The opening scenes of A Matter of Life and Death are among the most audacious and moving ever confected by the cinematic magicians Michael Powell and Emeric Pressburger. After the whump of arrow on target that announces a production by the Archers, we are pitched into the blue-black vasts of space – the film-makers had consulted Arthur C Clarke about the design of their cosmos – where a voiceover guides us past eerie nebulae and exploding stars to our own fretful corner of the universe. On Earth it’s the night of 2 May 1945, a thousand-bomber raid has left a German city in flames, and British pilots have turned for home. Fog rolls across the screen, radios crackle with the voices of Hitler and Churchill. “Listen,” says the narrator, echoing a line of Caliban’s in The Tempest, “listen to all the noises in the air.”

Cut to a red-lit control room, a sinister nest of Anglepoise lamps, and in their midst a young American radio operator named June (played by Kim Hunter) who is trying to speak to the pilot of a damaged Lancaster as it limps across the Channel. The bomber is on fire, its fuselage gaping, ruined instruments rattling around behind Peter Carter (David Niven) as he recites into the ether lines of poetry by Raleigh and Marvell. His crew have all bailed out or been killed; the plane’s undercarriage is gone, and with it any hope of landing safely. Will he jump too? Yes, he tells June; but there’s a catch: “I’ve got no parachute.” The exchange that follows between the Boston-born WAAF and the doomed English airman is absurdly (and knowingly) exalted: “You’re life, June, and I’m leaving you!” On the film’s release 70 years ago, some critics balked at the cardboard romanticism of the scene. But I’d challenge anyone to stay untouched to its end, watching Peter steady himself for a chuteless fall into the fog.

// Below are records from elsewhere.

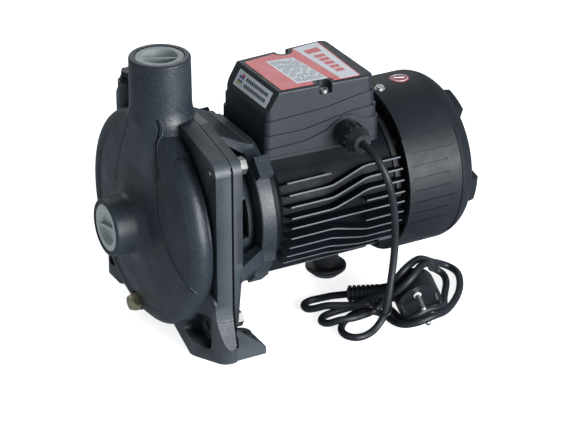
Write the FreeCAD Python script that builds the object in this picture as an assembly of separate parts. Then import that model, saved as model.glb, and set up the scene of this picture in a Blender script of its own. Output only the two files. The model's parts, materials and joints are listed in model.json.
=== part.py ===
import FreeCAD, Part
import math
import os

# Centrifugal water pump with its motor. Millimetres, +Z up. The shaft runs along X: the suction port faces -X
# and the motor's fan is at +X. The origin is on the floor, midway between the two foot bolt holes.

V = FreeCAD.Vector
X_AXIS, Y_AXIS, Z_AXIS = V(1, 0, 0), V(0, 1, 0), V(0, 0, 1)

# ---- driving dimensions ----
SHAFT_Z = 98.0            # height of the shaft above the floor
SUCTION_X = -86.0         # face of the suction port
DISCHARGE_X = -31.4       # axis of the discharge port
DISCHARGE_Z = 245.0       # top face of the discharge port
PORT_R = 25.0             # outside of the suction port
NECK_R = 26.0             # outside of the discharge port
THREAD_R = 19.5           # G 1 1/4 thread, minor radius
CAP_SEAT_R = 21.1         # lead-in that holds a shipping cap
CAP_SEAT_DEPTH = 7.0
THREAD_LENGTH = 18.0
CHANNEL_R = 16.0
DISH_R = 93.3
CHAMBER_R = 78.0
CHAMBER_FRONT_X = -52.0
FLANGE_FRONT_X = -29.0
FLANGE_TOP_Z = 193.0
BAND_X, BAND_R, BAND_TUBE = -40.0, 84.0, 11.5     # thick band on the near side of the dish
BAND_START, BAND_END = 52.0, -44.0
BULGE_X, BULGE_Y, BULGE_R = -42.5, 6.0, 82.0      # rim of the dish, standing a little to the far side
LEG_FRONT_X = -43.0
DRAIN_YZ = (12.0, 13.0)
DRAIN_R = 5.0
DRAIN_SEAT_X = -50.0
PRIMING_X, PRIMING_Y, PRIMING_Z = -33.0, 58.0, 201.0
PRIMING_R, PRIMING_BOSS_R = 5.0, 10.0
BODY_FACE_X = -14.4       # mating face of the body
BRACKET_FACE_X = -13.6    # mating face of the bracket; the gasket fills the gap
BRACKET_PLATE_X = -5.0
RING_X0, RING_X1, RING_R = 25.5, 40.0, 73.5
RING_TOP_Z = 164.0        # the ring is cut flat under the terminal box
BOLTS = ((-85.0, 75.0), (85.0, 75.0), (-76.0, -72.0), (76.0, -72.0))
FOOT_HOLE_Y = 80.0
FOOT_HOLE_R = 5.25
FOOT_REAR_X = 13.6
BARREL_X0, BARREL_X1 = 40.0, 163.0
BARREL_R = 60.0
STATOR_R = 50.5
FIN_R = 70.0
FIN_X0, FIN_X1 = 53.0, 167.0
FIN_WAVE_X0, FIN_WAVE_X1 = 97.0, 131.0
FIN_PITCH = 8.4
FIN_WIDTH = 1.3
LONG_FINS = (20.9, 12.5, 4.2, -3.5, -12.1, -21.0, -30.5, -39.6)
MIDDLE_FIN = -3.5
NEW_FINS = (4.2, -12.1)
SHORT_FIN = 29.5
TIE_ANGLES = (43.0, 137.0, -48.0, -132.0)
TIE_R = 55.3
LUG_REACH = (83.0, 83.0, 74.5, 74.5)    # outer faces of the bracket's lugs, at the tie angles
SHIELD_X1 = 168.7
SHIELD_R = 62.0
COVER_X0, COVER_X1, COVER_R = 169.0, 242.0, 76.5
COVER_WALL = 2.5
COVER_ROUND = 24.5        # rounding of the cover's rear edge
PANEL_DEPTH = 1.3
COVER_IN_R = COVER_R - COVER_WALL - PANEL_DEPTH
COVER_SCREWS = (84.0, 174.0, -96.0)
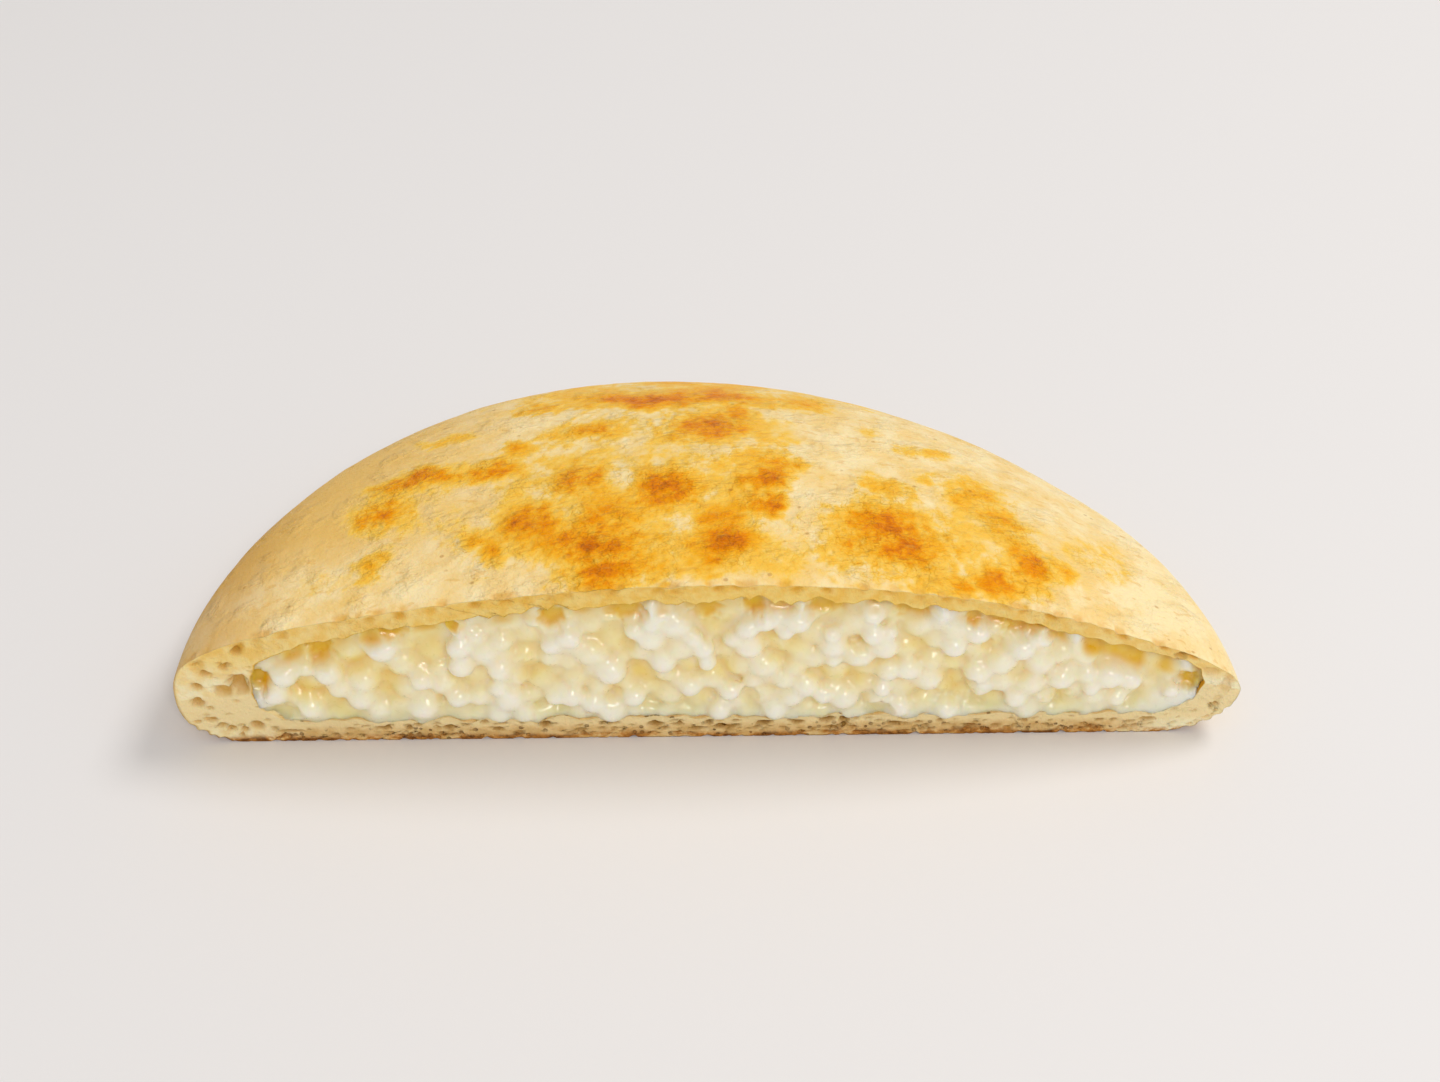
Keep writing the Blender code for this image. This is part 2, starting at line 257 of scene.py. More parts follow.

Miraculously, the young pilot survives, and is washed up on a beach in Devon, where he meets June cycling across the sands. But Peter was meant to die, and the authorities in the next world will not let him go, just because he has fallen in love. So far everything has been in ravishing colour, but suddenly we are in a black-and-white modernist heaven where the first bureaucratic mistake in centuries has set off celestial alarm bells. A heavenly “conductor” – Marius Goring as a French aristo fop – is dispatched to retrieve the undead man, but Peter resists, and a trial looms at which he must plead for more time on earth. A Matter of Life and Death is a self-consciously Shakespearean comedy of sorts, and a lurid experiment in cinematic colour and scenography. But it’s also an end-of-war reflection on the living and the dead, including those who have been missing for a time, stranded in between.

The film began as an expressly propagandist project. Jack Beddington, head of film at the Ministry of Information, asked Powell and Pressburger over lunch: “Can’t you two fellows think up a good idea to improve Anglo-American relations?” By the time they made “AMOLAD” (as all involved called it), the Kentish director and Hungarian screenwriter had twice exceeded their war-effort brief, with controversial results. The Life and Death of Colonel Blimp – whose star Roger Livesey returned in A Matter of Life and Death as the neurologist Frank Reeves – scandalised Churchill with its portrait of a good German and its mockery of a certain English bluster. And in A Canterbury Tale, Powell and Pressburger revelled in a twisted vision of old England at the near-gothic (but again comical) expense of the film’s message about Anglo-American cooperation before D-day.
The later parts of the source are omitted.